Both the California and Connecticut measures are considered more comprehensive than other states’ restrictions because they extend to high schools.
“Most states haven’t gotten that far,” said Erik Peterson, a spokesman for the School Nutrition Association, an Alexandria, Va.-based group that represents school food-service employees. Federal nutrition guidelines cover school lunches, but according to Mr. Peterson, there are only minimal restrictions on what can be sold a la carte or in vending machines.
“In terms of being on the cutting edge,” Mr. Peterson said of the Connecticut legislation, “they’re right up there.”
Ms. Plant, of Connecticut, added that the new policy is about consistency. “We should give a clear and consistent message in our schools,” she said. “We send our kids to health and nutrition class … and then they walk the halls and find a soda machine. It’s just not consistent.”
The Coca-Cola Co. and PepsiCo, Inc. lobbied heavily against the bill. “They spent hundreds of thousands of dollars,” Rep. Fleischmann contended. “They worked ceaselessly to try to amend or kill the bill.”
Ms. Plant agreed, saying: “Politics and big-money companies did not win. The children are the real winners here.”
Spokesmen for the beverage companies could not be reached for comment as of press time late last week.
Rep.
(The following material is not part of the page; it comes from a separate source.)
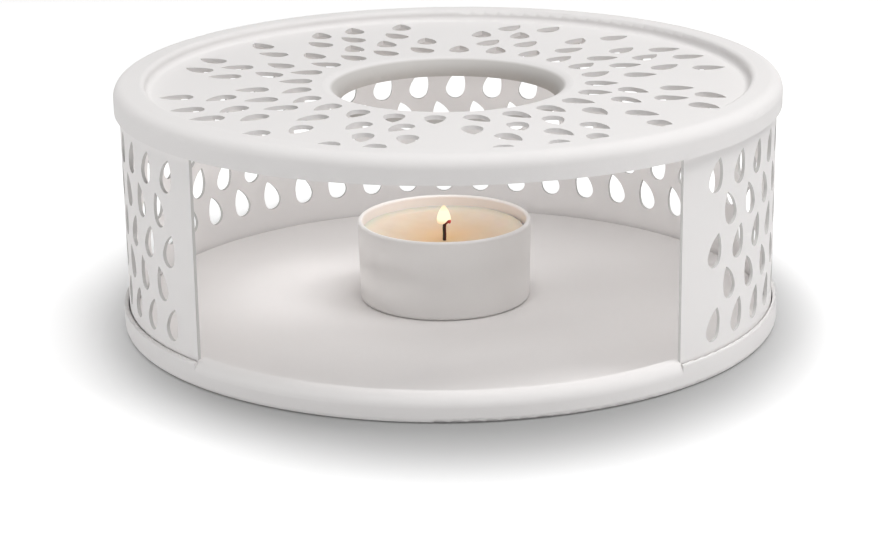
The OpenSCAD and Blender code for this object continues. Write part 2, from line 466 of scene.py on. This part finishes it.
def make_wick():
    """A twisted cotton wick, charred and bent over at its top. Returns the middle of its bend."""
    low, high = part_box("wick")
    centre = box_centre("candle_wax")
    reach = high.x - centre.x - WICK_WIDTH / 2 - WICK_BEND
    shoulder = high.z - WICK_WIDTH / 2 - WICK_BEND - BURNT_OFF
    stem = [Vector((centre.x, centre.y, z)) for z in even_steps(low.z, shoulder, 24)]
    corner = [
        Vector((
            centre.x + WICK_BEND * (1 - math.cos(a)),
            centre.y,
            shoulder + WICK_BEND * math.sin(a),
        ))
        for a in even_steps(0, math.pi / 2, 8)[1:]
    ]
    tip = [
        Vector((centre.x + WICK_BEND + x, centre.y, shoulder + WICK_BEND - 0.25 * x))
        for x in even_steps(0, reach, 4)[1:]
    ]
    path = stem + corner + tip
    widths = [0.37 * WICK_WIDTH] * len(path)
    widths[-2:] = [0.42 * WICK_WIDTH, 0.2 * WICK_WIDTH]
    wick = tube("burnt_wick", path, widths, burnt_wick(path[-1]), sides=16, twist=0.25)
    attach(wick, "root")
    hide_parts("wick")
    return corner[3]


def make_flame(root):
    """A small steady flame that stands on the wick's bend, and its light."""
    low = root.z - 0.5 * MM
    centre = Vector((root.x - 0.5 * MM, root.y + 1.2 * MM, 0))
    outline = []
    for share in even_steps(0, 1, 28):
        width = (1 - share) ** 0.7 * share ** 0.2 / 0.621
        outline.append((FLAME_WIDTH / 2 * width, low + FLAME_HEIGHT * share))
    outline[0] = (0, low)
    outline[-1] = (0, low + FLAME_HEIGHT)
    flame = lathe("flame", outline, centre, flame_glow(low, low + FLAME_HEIGHT), segments=32)
    flame.visible_shadow = False
    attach(flame, "root")
    lamp = bpy.data.lights.new("flame_light", "POINT")
    lamp.energy = FLAME_POWER
    lamp.color = (1.0, 0.55, 0.36)
    lamp.shadow_soft_size = 1.5 * MM
    glow = add_object("flame_light", lamp)
    glow.location = (centre.x, centre.y, low + 0.6 * FLAME_HEIGHT)


def dress_frame():
    """Gives the CAD nodes their materials."""
    finishes = {
        # The band and tray get lighter copies of the lid's coat, a painted light.
        "top_plate": powder_coat("lid_powder_coat", LID_TONE, collar=True),
        "side_band": powder_coat("cut_powder_coat", BAND_TONE_PAINTED_LIGHTER, cut=True),
        "base_tray": powder_coat("white_powder_coat", TRAY_TONE_PAINTED_LIGHTER),
        "tealight_cup": cup_ceramic(),
        "wick_sustainer": brushed_tin(),
    }
    for node, material in finishes.items():
        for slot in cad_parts[node].material_slots:
            slot.material = material


def background_rays(nodes, links):
    """1 for the rays that show the background: from the camera, off a gloss or through glass."""
    path = nodes.new("ShaderNodeLightPath")
    share = path.outputs["Is Camera Ray"]
    for kind in ("Is Glossy Ray", "Is Transmission Ray"):
        most = nodes.new("ShaderNodeMath")
        most.operation = "MAXIMUM"
        links.new(share, most.inputs[0])
        links.new(path.outputs[kind], most.inputs[1])
        share = most.outputs["Value"]
    return share


def studio_floor_paper():
    """Diffuse paper with a painted shadow: greyer close to the warmer, and paper white further out
    where it is seen.
    """
    material, nodes, links, shader = new_material("studio_floor")
    shader.inputs["Roughness"].default_value = 1.0
    shader.inputs["Specular IOR Level"].default_value = 0.0
    away = distance_in_plan(nodes, links, SHADOW_WIDENING, SHADOW_SHIFT)
    reach = map_range(nodes, links, away, SHADOW_NEAR, SHADOW_FAR, smooth=True)
    # Painted shadow: the paper is grey near the warmer, darker where it is seen than for the light it
    # bounces.
    seen_painted_shadow = grey_ramp(nodes, links, reach, (0.0, 0.3), (1.0, 0.9))
    bounced_painted_shadow = grey_ramp(nodes, links, reach, (0.0, 0.62), (1.0, 0.9))
    shows = background_rays(nodes, links)
    paper = nodes.new("ShaderNodeMix")
    paper.data_type = "RGBA"
    links.new(shows, paper.inputs["Factor"])
    links.new(bounced_painted_shadow, paper.inputs["A"])
    links.new(seen_painted_shadow, paper.inputs["B"])
    links.new(paper.outputs["Result"], shader.inputs["Base Color"])
    seen = nodes.new("ShaderNodeMath")
    seen.operation = "MULTIPLY"
    links.new(shows, seen.inputs[0])
    white = map_range(nodes, links, away, WHITE_NEAR, WHITE_FAR, 0.07, 0.47, smooth=True)
    links.new(white, seen.inputs[1])
    shader.inputs["Emission Color"].default_value = (1.0, 1.0, 1.0, 1.0)
    links.new(seen.outputs["Value"], shader.inputs["Emission Strength"])
    return material


def make_floor():
    mesh = bpy.data.meshes.new("studio_floor")
    signs = ((-1, -1), (1, -1), (1, 1), (-1, 1))
    corners = [(x * FLOOR_REACH, y * FLOOR_REACH, 0) for x, y in signs]
    mesh.from_pydata(corners, [], [(0, 1, 2, 3)])
    mesh.materials.append(studio_floor_paper())
    add_object("studio_floor", mesh)


def area_lamp(name, place, size, power, aim=(0, 0, 0.03), height=None):
    """A square lamp, or a wide and low one where it has a height, that the camera doesn't see."""
    lamp = bpy.data.lights.new(name, "AREA")
    lamp.shape = "SQUARE"
    lamp.size = size
    if height is not None:
        lamp.shape = "ELLIPSE"
        lamp.size_y = height
    lamp.energy = power
    holder = add_object(name, lamp)
    holder.location = place
    holder.rotation_euler = (Vector(aim) - Vector(place)).to_track_quat("-Z", "Y").to_euler()
    holder.visible_camera = False


def light_studio():
    """A dim white world, lamps over the warmer, low lamps at its sides and small ones inside."""
    world = bpy.data.worlds.new("studio")
    bpy.context.scene.world = world
    world.use_nodes = True
    nodes = world.node_tree.nodes
    links = world.node_tree.links
    background = nodes["Background"]
    background.inputs["Color"].default_value = (1.0, 1.0, 1.0, 1.0)
    strength = spread(nodes, links, background_rays(nodes, links), WORLD_LIGHT, 1.0)
    links.new(strength, background.inputs["Strength"])
    for side in (-1, 0, 1):
        place = (KEY_STEP * side + KEY_SHIFT, KEY_FRONT, KEY_HEIGHT)
        area_lamp(f"key_above_{side + 1}", place, 0.75, 1.9)
    area_lamp("front_above", (0.1, -0.28, 1.1), 0.5, 2.3)
    area_lamp("near_right", (0.36, -0.08, 0.6), 0.25, 1.2)
    area_lamp("soft_left", (-1.0, -0.3, 0.052), 0.4, 2.8, height=0.08)
    area_lamp("soft_right", (0.8, -0.65, 0.052), 0.4, 1.35, height=0.08)
    area_lamp("cup_fill", (0, -0.06, 0.046), 0.014, 0.0009, aim=(0, 0, 0.01))
    for k in range(UNDER_LID_LAMPS):
        turn = 2 * math.pi * (k + 0.5) / UNDER_LID_LAMPS
        away = Vector((math.cos(turn), math.sin(turn), 0))
        place = UNDER_LID_RADIUS * away + along_up(UNDER_LID_HEIGHT)
        aim = UNDER_LID_AIM_RADIUS * away + along_up(UNDER_LID_AIM_HEIGHT)
        power = UNDER_LID_POWER * (1 - 0.07 * math.sin(turn) - 0.08 * math.cos(turn))
        area_lamp(f"under_lid_{k}", place, 0.022, power, aim)


def place_camera():
    """The camera that took the photograph, fitted to the object's outline."""
    forward = Vector((0, math.cos(CAMERA_TILT), -math.sin(CAMERA_TILT)))
    right = Vector((1, 0, 0))
    up = right.cross(forward)
    rolled_right = math.cos(CAMERA_ROLL) * right + math.sin(CAMERA_ROLL) * up
    rolled_up = math.cos(CAMERA_ROLL) * up - math.sin(CAMERA_ROLL) * right
    matrix = Matrix((rolled_right, rolled_up, -forward)).transposed().to_4x4()
    matrix.translation = -CAMERA_DISTANCE * forward
    lens = bpy.data.cameras.new("photo_camera")
    lens.sensor_fit = "HORIZONTAL"
    lens.sensor_width = SENSOR_WIDTH
    lens.lens = FOCAL_PIXELS / PHOTO_WIDTH * SENSOR_WIDTH
    lens.shift_x = (PHOTO_WIDTH / 2 - AIM_COLUMN) / PHOTO_WIDTH
    lens.shift_y = (AIM_ROW - PHOTO_HEIGHT / 2) / PHOTO_WIDTH
    lens.clip_start = 10 * MM
    camera = add_object("photo_camera", lens)
    camera.matrix_world = Matrix.Rotation(CAMERA_TURN, 4, "Z") @ matrix
    bpy.context.scene.camera = camera


bpy.context.scene.view_settings.view_transform = "Standard"
place_camera()
light_studio()
make_floor()
dress_frame()
make_wax()
make_flame(make_wick())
Fleischmann does not expect schools to see a sustained drop in revenue from vending machines and other snack sales at schools as a result of the bill.
“In districts in other parts of the country that have taken this step, sometimes there’s a temporary dip, but no sustained drop-off” in sales, he said. “If the only alternatives placed before [students] are healthy alternatives, they’ll choose among those.”